Nuestros días generalmente transcurren en un constante ir y venir desprevenido, pero en algún momento por un mandato oculto de la naturaleza nos detenemos a mirar a nuestro alrededor, y evidenciamos situaciones que siempre han estado ahí, pero de las cuales no éramos conscientes.
Fui invitada hace varios días por mi condición de Dra. En Psicología a una Asociación en pro de niños con problemas con discapacidad entidad sin ánimo de lucro aquí en Maracay. Fue un evento con varias connotaciones: enseñanza de disciplina y valores a los niños con autismo por medio del juego, el canto, la danza y la diversión, con estímulo a la aceptación personal, la convivencia amable y la solidaridad.
Es exactamente lo que percibí ante ese escenario tan maravilloso cargado de sonrisas, intentos de movimientos armoniosos, expresiones magistrales de corazones henchidos de felicidad entonando notas musicales, reinas coronadas como en la mejor de las pasarelas, sin advertir su dolor ni su limitación.
Vi a padres de familia cargando con infinito amor a aquellas criaturas angelicales, algunas con parálisis cerebral y daños irreversibles, transmitiendo el sentimiento de un profundo respeto por el valor de la vida, por esa experiencia incomprensible que les tocó sobrellevar. Junto a ellos, un grupo de terapistas y administradores del programa, admirables, que respiran amor, lo sienten y lo transmiten con paciencia y delicadeza.
Entonces me pregunté: ¿dónde estoy yo mientras estás personas sufren su condición? Y me respondí: allá afuera viendo el desfile de mentiras, de alarde de vanidad, de locos luchando por sobrevivir, de una sociedad repleta de autistas e invidentes espirituales que lo único que digieren es su altivez, su hedonismo y el signo bolívares. Gracias a esa Asociación, esta vivencia fue un polo a tierra.
Mi hija y mis nietas de 17 y 4 años me acompañaron al evento, ellas que les he enseñado a soñar con ser las princesas del cuento de hadas, y se bañaron de esa realidad. Revestimos a los hijos con un mundo de fantasías y de apariencias, y cuando estos abren los ojos, se estrellan con un peso insoportable que los apabulla y los llena de desconcierto, temor y depresión. Fomentar la imaginación es muy sano, pero sin obviar la otra cara.

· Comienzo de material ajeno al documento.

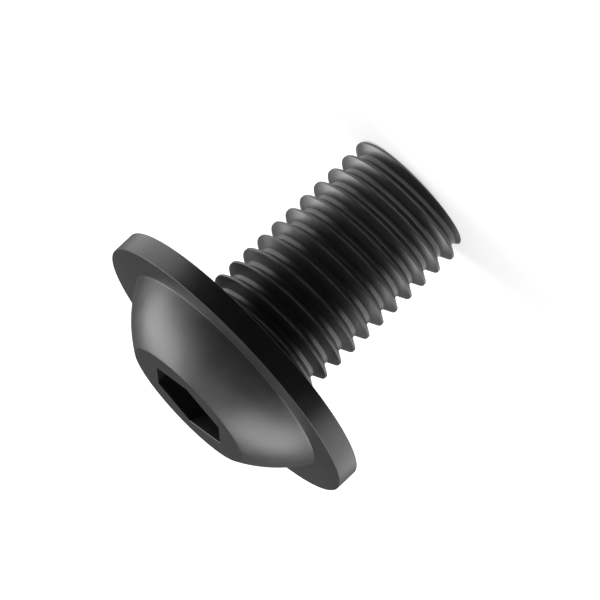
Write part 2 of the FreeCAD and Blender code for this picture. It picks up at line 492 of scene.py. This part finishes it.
def card(name, azimuth, spread, low, high, shade):
    """A card bent round the screw that only reflections see.

    It stands between the elevations low and high. One without a low lies along the floor as well, from close
    to the screw out to where it stands.
    """

    def upright(elevation):
        return (CARD_FAR, CARD_FAR * tan(radians(elevation)))

    if low is None:
        line = [(CARD_NEAR, TIP + CARD_LIFT), upright(CARD_FOOT), upright(high)]
    else:
        line = [upright(low), upright(high)]
    points = []
    for step in range(CARD_STEPS + 1):
        angle = radians(CAMERA_AZIMUTH + azimuth + spread * (2 * step / CARD_STEPS - 1))
        points += [around(radius, angle, height) for radius, height in line]
    width = len(line)
    faces = []
    for step in range(CARD_STEPS):
        for row in range(width - 1):
            here = step * width + row
            faces.append((here, here + width, here + width + 1, here + 1))
    piece = mesh_object(name, points, faces)
    material = bpy.data.materials.new(name)
    tree = cleared(material)
    surface = node(tree, "ShaderNodeEmission", WHITE, shade)
    node(tree, "ShaderNodeOutputMaterial", surface.outputs[0])
    piece.data.materials.append(material)
    piece.visible_camera = False
    piece.visible_diffuse = False
    piece.visible_shadow = False
    piece.visible_transmission = False


def floor():
    """A white floor under the tip. What looks at it sees white, darkened by the screw's soft shadow."""
    half = FLOOR_SIZE / 2
    corners = [(-half, -half, TIP), (half, -half, TIP), (half, half, TIP), (-half, half, TIP)]
    piece = mesh_object("floor", corners, [(0, 1, 2, 3)])
    material = bpy.data.materials.new("floor")
    tree = cleared(material)
    paper = node(tree, "ShaderNodeBsdfDiffuse", FLOOR_PAPER).outputs[0]
    glow = node(tree, "ShaderNodeEmission", WHITE, FLOOR_GLOW).outputs[0]
    both = node(tree, "ShaderNodeAddShader", paper, glow).outputs[0]
    mix = node(tree, "ShaderNodeMixShader", seen_directly(tree), paper, both)
    node(tree, "ShaderNodeOutputMaterial", mix.outputs[0])
    piece.data.materials.append(material)


def photograph_camera():
    """The photograph's view: from just above the floor, rolled so that the tip points up to the right."""
    back = toward(CAMERA_AZIMUTH, CAMERA_ELEVATION)
    down = Vector((0, 0, -1))
    tipward = (down - back * down.dot(back)).normalized()
    right = Matrix.Rotation(-TIP_SLOPE, 3, back) @ tipward
    up = back.cross(right)
    camera = bpy.data.cameras.new("camera")
    camera.sensor_width = SENSOR_WIDTH
    camera.lens = SENSOR_WIDTH * CAMERA_DISTANCE * PIXELS_PER_MM / (FRAME_WIDTH * MM)
    camera.clip_start, camera.clip_end = CLIP
    piece = bpy.data.objects.new("camera", camera)
    bpy.context.scene.collection.objects.link(piece)
    turn = Matrix((right, up, back)).transposed()
    place = right * FRAME_RIGHT + up * FRAME_UP + back * CAMERA_DISTANCE
    piece.matrix_world = Matrix.Translation(place) @ turn.to_4x4()
    bpy.context.scene.camera = piece


screw = build_screw()
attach(screw, "root")
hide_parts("screw")
screw.data.materials.clear()
screw.data.materials.append(blackened_steel())

floor()
white_world()
for name, lamp in LAMPS.items():
    softbox(name, **lamp)
for name, stage_card in CARDS.items():
    card(name, **stage_card)
photograph_camera()
bpy.context.scene.view_settings.view_transform = "Standard"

Cierto día en un parque de un Centro Comercial se acercó a mi nieta de 4 años un pequeño con una discapacidad, y le cogió su helado. Ella solo me miró, quiso llorar y le dije: No te preocupes ANNA LUCIA, es un angelito metido en un cuerpecito enfermo. Él se alejó feliz comiéndose su helado y yo a ella le compré otro.
Unas semanas más tarde, regresamos al mismo lugar. De repente la niña exaltada me decía: Abuelita Zena ¿Lo viste? ¿A quién? Le respondí. Al angelito metido en el cuerpecito enfermo. Ella entendió que ese ser era importante, muy, pero muy importante.

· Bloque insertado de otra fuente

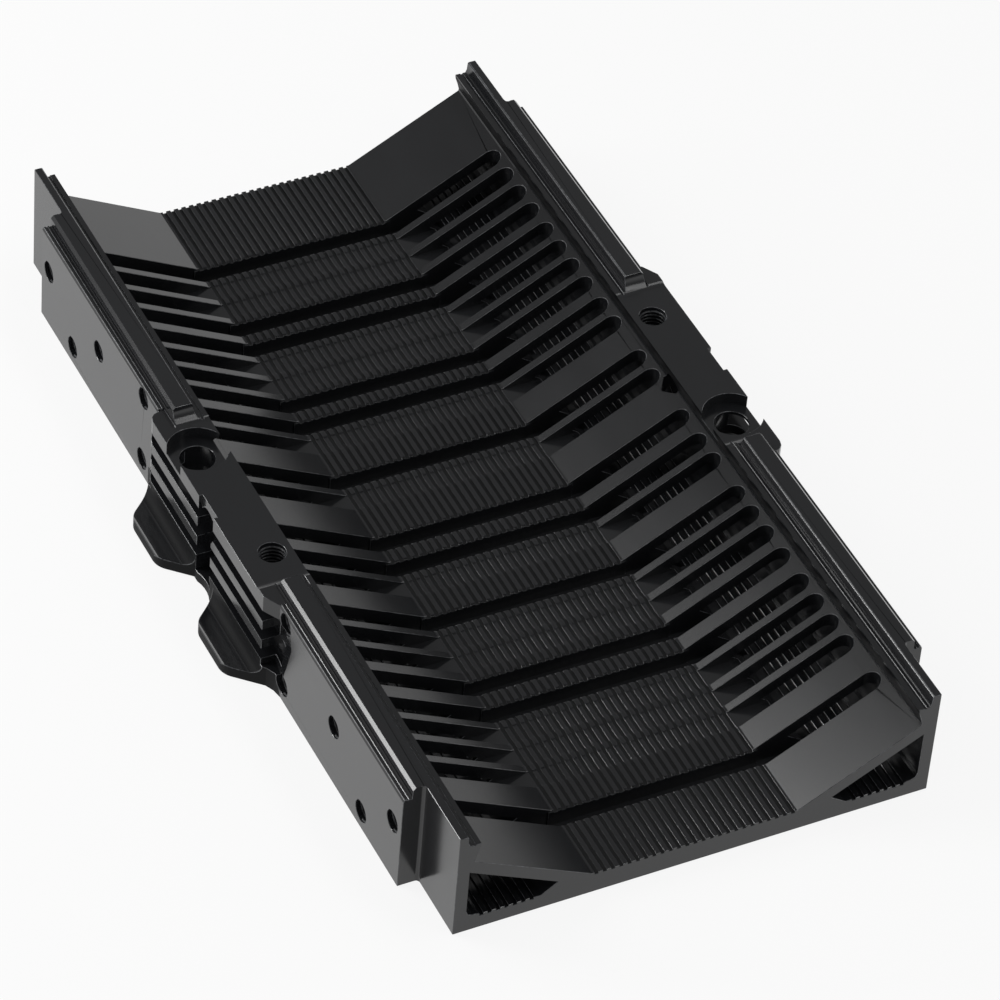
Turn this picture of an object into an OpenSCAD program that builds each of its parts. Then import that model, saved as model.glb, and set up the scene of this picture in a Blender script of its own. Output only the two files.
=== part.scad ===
// Pin fin heat sink: one extruded and milled aluminium tray.
// Origin at the middle of the underside, length along Y, +Z up. Millimetres.

/* [Body] */
// Overall length along Y
length = 183.6; // [160:0.2:220]
// Width across the bare end walls
body_width = 90; // [88:0.5:100]
// Height of the rail tops above the underside
height = 22.7; // [21:0.1:26]
// Extra thickness of the side pads outside the end walls
pad_thick = 3.9; // [3.2:0.1:5]
// Length of bare wall left at each end, beyond the side pads
bare_end = 13.4; // [6:0.2:18]
// Drop from the rail top to the outer ledge of a side pad
ledge_drop = 2.2; // [1.6:0.1:2.8]
// Width of the rail top between the side pads
rail_width = 3.3; // [2.8:0.1:3.4]

/* [Tray] */
// Width of the flat ribbed floor
floor_width = 38.8; // [32:0.2:42]
// Height of the ribbed floor above the underside
floor_top = 4.5; // [4.2:0.1:5.4]
// Drop from the rail top to the head of the sloped plates
slope_drop = 6.4; // [5.8:0.1:7.4]
// Thickness of the sloped plates
plate_thick = 2.5; // [1.8:0.1:3]
// Thickness of the outer wall beside each tunnel
wall_thick = 2.3; // [1.8:0.1:2.6]
// Thickness of the base under each tunnel
base_thick = 3.4; // [2.8:0.1:3.8]
// Pitch of the fine lengthwise grooves in the floor and tunnels
groove_pitch = 1.55; // [1.4:0.05:2.4]
// Depth of the fine lengthwise grooves
groove_depth = 0.4; // [0.2:0.05:0.6]

/* [Cross slots] */
// Width of the slots milled across the sloped plates
slot_width = 4; // [3:0.1:4.4]
// Pitch of neighbouring slots inside a group
slot_pitch = 5.5; // [5:0.1:5.6]
// Depth the shallow slots score into the floor ribs
score_depth = 0.2; // [0.1:0.05:0.3]
// Width of the deep channels across the floor
channel_width = 3.4; // [2.4:0.1:3.8]
// Thickness left under the deep channels
channel_web = 1.2; // [0.8:0.1:2.4]

/* [Side ears] */
// How far each ear stands out from its side pad
ear_reach = 1.8; // [1:0.1:2.6]
// Length of the milled flat on top of an ear
ear_flat = 41.6; // [39:0.2:46]
// Height of the cooling slots in the side of an ear
ear_slot = 2.4; // [1.6:0.1:3]
// Depth of the cooling slots, from the face of the ear
ear_slot_depth = 3.5; // [2.8:0.1:3.9]
// How far the base lobes stand out from the ears
lobe_reach = 5.2; // [3:0.1:8]
// Thickness of the base lobes at their rims
lobe_thick = 2.2; // [1.4:0.1:3]

/* [Holes] */
// Bore of the clearance hole in each ear
ear_bore = 6.4; // [5.4:0.1:6.6]
// Diameter of the shallow seat around the clearance hole
seat_width = 11; // [9:0.2:12]
// Depth of the shallow seat
seat_depth = 2.3; // [1:0.1:2.4]
// Bore of the blind screw hole in each ear
screw_bore = 5; // [4:0.1:5.4]
// Depth of the blind screw hole
screw_depth = 6; // [4:0.2:6]
// Bore of the screw holes in the side faces
side_bore = 4.2; // [3.2:0.1:4.4]
// Depth of the screw holes in the side faces
side_bore_depth = 5; // [3:0.2:5.2]

/* [Hidden] */
$fn = 40;
e = 0.01;
black = [0.1, 0.1, 0.11];

half_l = length / 2;
wall_x = body_width / 2;             // outer face of the bare end walls
pad_x = wall_x + pad_thick;          // outer face of the side pads
ear_x = pad_x + ear_reach;           // outer face of the ears
pad_y = half_l - bare_end;           // end of the side pads
ledge_z = height - ledge_drop;
ear_z = ledge_z - 0.35;              // milled flat on top of an ear
rail_in = wall_x - 1.6;              // inner edge of the rail top
rail_out = rail_in + rail_width;     // outer edge of the rail top
lip_x = wall_x - 3.2;
lip_z = height - slope_drop;
foot_x = floor_width / 2;
rise = (lip_z - floor_top) / (lip_x - foot_x);
tunnel_x = wall_x - wall_thick;      // outer wall of a tunnel
roof_drop = plate_thick * sqrt(1 + rise * rise);
rail_foot = rail_out + 0.6;          // the rail's outer side leans out to its foot
line_depth = 0.2;                    // fine lines along the ledges
inner_z = ledge_z - 0.1;             // inner ledge
inner_x = lip_x - 0.8;               // inner edge of that ledge
toe_z = base_thick - groove_depth;   // tunnel floor at its inner side
toe_x = foot_x + 10.5;
step_x = foot_x + 0.6;               // the deep channels widen from here to the toes
tip_z = floor_top + 0.6;
tip_x = foot_x + (tip_z + roof_drop - floor_top) / rise;
gw = groove_pitch * 0.45;            // width of one fine groove
n_floor = floor(foot_x / groove_pitch - 0.5);
n_tunnel = floor((tunnel_x - 1.9 - toe_x) / groove_pitch);
stretch = length / 183.6;            // keeps rows and ears in proportion

// deep channels, each with the number of shallow slots that follow it
rows = [[0.394, 2], [0.304, 0], [0.271, 2], [0.181, 0], [0.1465, 1], [0.06155, 1],
        [-0.0325, 0], [-0.0697, 1], [-0.1503, 2], [-0.244, 0], [-0.282, 3], [-0.425, 0]];
fillet = 2.6;                        // corner left by the cutter at each rail end
flat_far = ear_flat * 0.465;         // far and near ends of the ear flat
flat_near = -ear_flat * 0.535;
ear_far = flat_far + 3.8;            // far and near ends of the ear's outer side
ear_near = flat_near - 3.3;
hole_gap = 5.44;                     // from an ear's near end to the first side holes
bore_y = rows[5][0] * length + 2;    // the clearance hole stands just past a deep channel
bore_x = wall_x + 1.1;
screw_y = -15.7;
screw_x = wall_x - 0.3;
gap_y = -0.5;                        // middle and half width of the upright gap
gap_r = 2.9;
gap_z = ledge_z - 5;                 // middle of the gap's round head
drill_y = -1.7;                      // cross hole that meets the head of the slope
drill_r = 2.5;
drill_z = lip_z - 0.9;
root_z = 4.3;                        // height of the lobes where they meet the ear
scoop_x = pad_x + 13.6;              // axis of the cutter that sweeps into the pad
scoop_z = ledge_z - 3.9;
lobe_mid = [-15.7, 13.35];
lobe_half = 12.3;                    // half length of a lobe where it meets the pad
lobe_r = 4;                          // round corners of a lobe
waist_r = 7.4;                       // hollow curve between the two lobes

// screw holes in each side face: [distance from mid length, height]
first_hole = hole_gap - ear_near;
side_holes = [[first_hole, 3.6], [63.4 * stretch, 3.6], [51.4 * stretch, 12.4],
              [75 * stretch, 12.4], [first_hole, ledge_z - 2.5]];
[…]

Recuerdo en mi niñez a mi abuela asturiana que todo el año cosía por entretenerse como toda española en su vejez, en su "costurero" la ropa para los ancianos del asilo, a quienes visitábamos periódicamente y en diciembre festejábamos con ellos para entregar los regalos.
También recuerdo a mi padre y a mis tías en el mejor almacén barquisimetano, donde llegaban los lugareños a comprar y eran atendidos como reyes, con el mayor de los respetos. En mi casa les compartían alimentación a dos hijos de la ama de llaves de la casa cada año para que pudieran estudiar.

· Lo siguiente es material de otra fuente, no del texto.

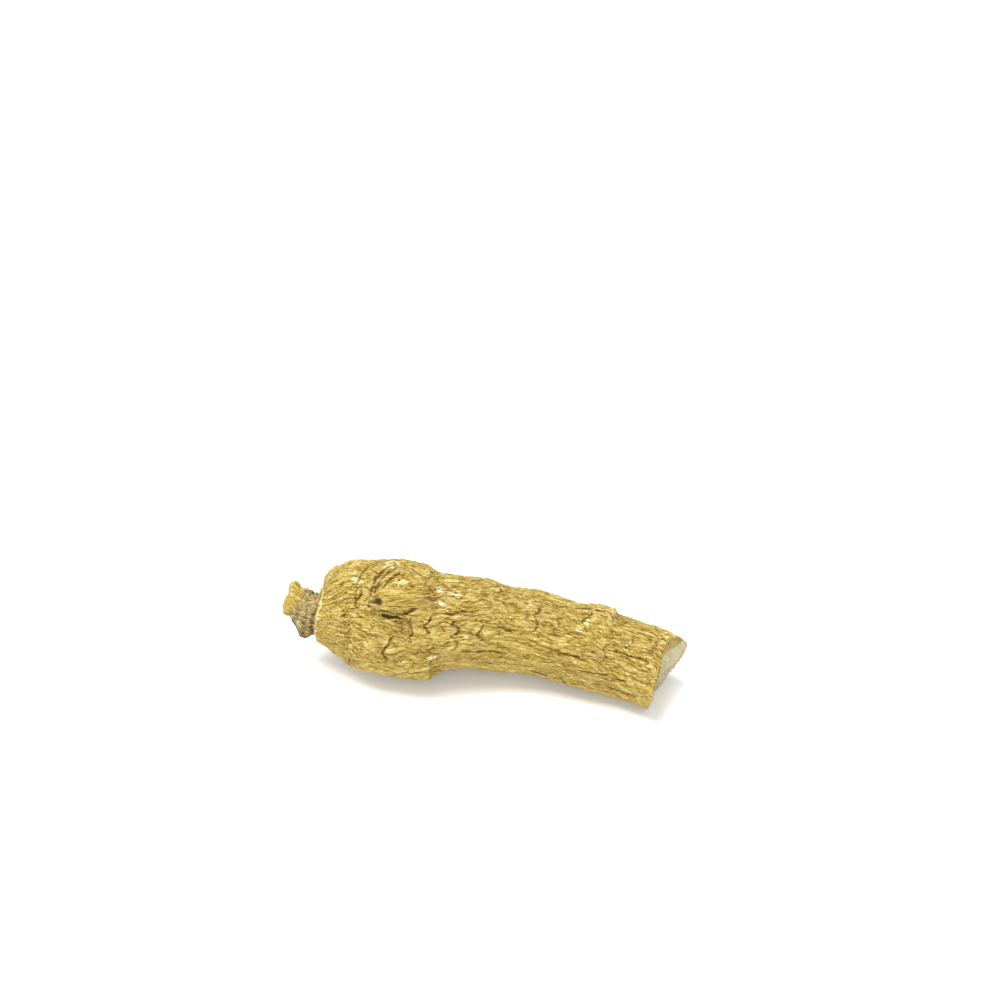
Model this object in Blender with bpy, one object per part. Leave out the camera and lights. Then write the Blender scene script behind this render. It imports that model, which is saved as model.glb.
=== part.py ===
"""A dried ginseng root on its side: the knobbly neck at -X, the cut tail at +X, the seen side at -Y.

The root grew in one piece, so it is one closed skin. Rings of points are strung on a bent spine, from the
tip of the neck, over the collar and the body, to the middle of the cut face. Each point has a place along the
spine and an angle round it: 0 is the front (-Y), 90 degrees is the top. The rings are then lumped, folded and
grooved. Lengths are in millimetres until the mesh is made.
"""

import math

import bmesh
import bpy
import numpy as np

MM = 0.001
NEAR = 0.05  # the spine's direction is read this far each way
NODE = "ginseng_root"

# How finely the skin is divided
RINGS_ALONG = 76
POINTS_ROUND = 64
# Where rings or points are packed closer, for the neck and the side root: the middle, the reach, how much
# closer. The first list is in mm along the skin from the neck's tip, the second in radians round it.
CLOSER_ALONG = [(0, 9, 1.1), (24, 5, 1.5)]
CLOSER_ROUND = [(1.12, 0.5, 1.0)]
# The rings on the hollow at the neck's tip and on the cut face, as shares of the radius
TIP_SHARES = np.array([0.25, 0.5, 0.75])
FACE_SHARES = np.array([0.97, 0.9, 0.7, 0.5, 0.3, 0.12])

# The spine: distance along it, then the middle of the root there (x, y, z)
SPINE = np.array([
    (0.0, -0.9, 2.9, 10.7),
    (2.0, 1.1, 2.4, 10.3),
    (4.0, 3.1, 1.6, 9.7),
    (6.0, 5.1, 1.6, 9.5),
    (10.2, 9.3, 2.8, 9.5),
    (19.2, 18.3, 3.2, 8.95),
    (23.3, 22.4, 3.3, 8.75),
    (27.6, 26.7, 3.9, 8.9),
    (35.6, 34.7, 5.2, 8.5),
    (45.5, 44.6, 4.8, 7.5),
    (54.0, 53.0, 4.1, 6.6),
    (60.5, 59.4, 2.6, 6.0),
    (64.0, 62.8, 1.3, 5.85),
])

# The outline from the rim of the neck's tip to the rim of the cut face: distance along the spine, radius
TIP_RIM = (0.3, 1.9)
COLLAR_AT = 5.8
CUT_AT = 62.1
CUT_RADIUS = 6.3
OUTLINE = np.array([
    TIP_RIM,
    (0.9, 2.6),
    (1.7, 2.75),
    (2.6, 2.75),
    (3.4, 3.0),
    (4.4, 3.35),
    (5.3, 3.55),
    (COLLAR_AT - 0.05, 3.55),
    (COLLAR_AT, 4.45),
    (6.3, 5.0),
    (7.9, 6.4),
    (10.3, 7.85),
    (12.9, 8.4),
    (16.0, 8.8),
    (19.2, 8.95),
    (22.0, 8.7),
    (24.2, 8.25),
    (26.0, 7.7),
    (28.0, 7.55),
    (32.0, 7.55),
    (36.0, 7.15),
    (41.0, 6.85),
    (50.0, 6.85),
    (57.0, 6.55),
    (CUT_AT, CUT_RADIUS),
])
# Where the cutter left the end longer or shorter: to which side in degrees, and how much longer
CUT_EDGE = np.array([
    (0, 1.7),
    (44, 1.7),
    (70, 1.0),
    (90, 0.1),
    (110, 0.2),
    (135, 0.9),
    (165, 1.1),
    (200, 0.15),
    (224, -0.75),
    (264, -1.25),
    (300, -0.4),
    (330, 0.8),
])
EDGE_FROM = 52  # the rings start to slant here, so as to end in the slant of the cut
CUT_CORNERS = [(82, 24, 0.10), (150, 30, 0.04)]  # the cut isn't round: angle and reach in degrees, share
CUT_DISH, DISH_WIDTH = 0.35, 0.35  # the flesh shrank back this far, over this share of the radius
TIP_DISH = 0.5  # the hollow of the old stem scar on the neck's tip

# How the root is out of round: share of the radius, lobes, twist in radians to a mm, turn in radians
SECTION = [(0.035, 2, 0.07, 0.8), (0.028, 3, -0.11, 2.1)]

# Broad swellings and hollows: distance, angle in degrees, reaches in mm and degrees, height
SWELLS = [
    (22.5, 130, 3.5, 30, 0.45),
    (35.8, 130, 2.4, 35, -0.8),
    (29.0, -50, 3.5, 30, -0.5),
    (8.0, 130, 1.4, 40, 0.2),
    (10.8, 130, 1.2, 40, 0.3),
    (17.3, 130, 2.5, 34, 0.4),
    (2.1, -50, 1.0, 40, -0.8),
    (6.6, -45, 1.2, 40, -0.4),
    (32.0, -50, 1.6, 30, -0.1),
    (38.0, -50, 2.5, 30, 0.3),
]

# Lumps and wrinkles: height, length along the root, width round it, seed
LUMPS = [(0.40, 9.0, 5.5, 11), (0.22, 4.5, 3.2, 12)]
RIDGE_HEIGHT, RIDGE_LENGTH, RIDGE_WIDTH = 1.25, 10.0, 3.4
RIDGE_SWAY = 0.16  # how far a ridge wanders round the root, in radians
RIDGE_SHARPNESS = 0.75  # under 1, the valleys between the ridges are sharper than their crests
RIDGE_LEVEL = 0.38  # the middle height of a ridge
NOISE_RADIUS = 8.0  # wrinkles are laid out as if the root were this thick all along

# Plates of old leaf scars on the neck: distance along the spine, height
NECK_PLATES = [(3.15, 0.30), (4.05, 0.36), (4.95, 0.34)]
PLATE_WIDTH = 0.26
PLATE_TILT, PLATE_TURN = 0.18, 0.6  # how far the plates lean along the neck, and to which side in radians
PLATE_WANDER = 0.22

# Grooves across the root, each over part of the way round: distance, angle and reach in degrees, depth
GROOVES = [
    (12.4, 61, 11, 0.28),
    (18.3, 10, 12, 0.32),
    (14.8, 71, 18, 0.40),
    (21.8, 37, 10, 0.25),
    (24.2, 42, 8, 0.28),
    (10.9, 15, 9, 0.20),
    (28.2, 39, 8, 0.28),
    (27.9, 20, 9, 0.20),
    (31.6, 37, 12, 0.34),
    (34.4, 102, 12, 0.32),
    (35.6, 74, 10, 0.20),
    (41.1, 61, 13, 0.34),
    (48.7, 76, 14, 0.25),
    (56.8, 63, 9, 0.20),
    (53.3, 42, 11, 0.20),
    (9.4, 150, 20, 0.30),
    (13.4, 190, 24, 0.42),
    (18.2, 165, 16, 0.42),
    (22.8, 205, 18, 0.40),
    (29.0, 150, 14, 0.36),
    (35.5, 200, 20, 0.36),
    (43.0, 170, 16, 0.34),
    (51.5, 195, 18, 0.30),
    (58.5, 170, 12, 0.26),
    (12.0, 285, 12, 0.34),
    (27.5, 290, 14, 0.34),
    (41.0, 280, 14, 0.30),
    (47.0, 330, 10, 0.25),
]
GROOVE_WIDTH = 0.55
GROOVE_WANDER = 0.55
LIP_AT, LIP_HEIGHT = 1.9, 0.55  # a groove's lips: groove widths from its middle, share of its depth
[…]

Y aquellos paseos al campo subiendo a pie con mi padre y mis hermanos la montaña a pie, para almorzar en una bellísima casa rural en Sarare propiedad de mi papá, pero atendida por unos isleños tenerifeanos, sentados en una mesa de madera sin mantel, degustando un delicioso sancocho montañero. La consideración por lo sencillo, por los menos favorecidos y por las personas humildes fueron un legado de mi viejo y de mis tías… y qué legado.
Hoy ya no se enseña eso; se nos olvidó que se aprende conviviendo, tocando y digiriendo cada cosa. Hoy la lección la da un conferencista, mientras el muchacho(a) observa el Blackberry; o unos padres si acaso en encuentros casuales, o los profesores estresados con mal de rabia con el peso de responsabilidades que no les corresponden. O, peor aún, nunca se da esta lección ni a los hijos ni a los alumnos. Hemos excluido de la educación los buenos sentimientos. Me pregunto: ¿Dónde se rehabilita la falta de conciencia?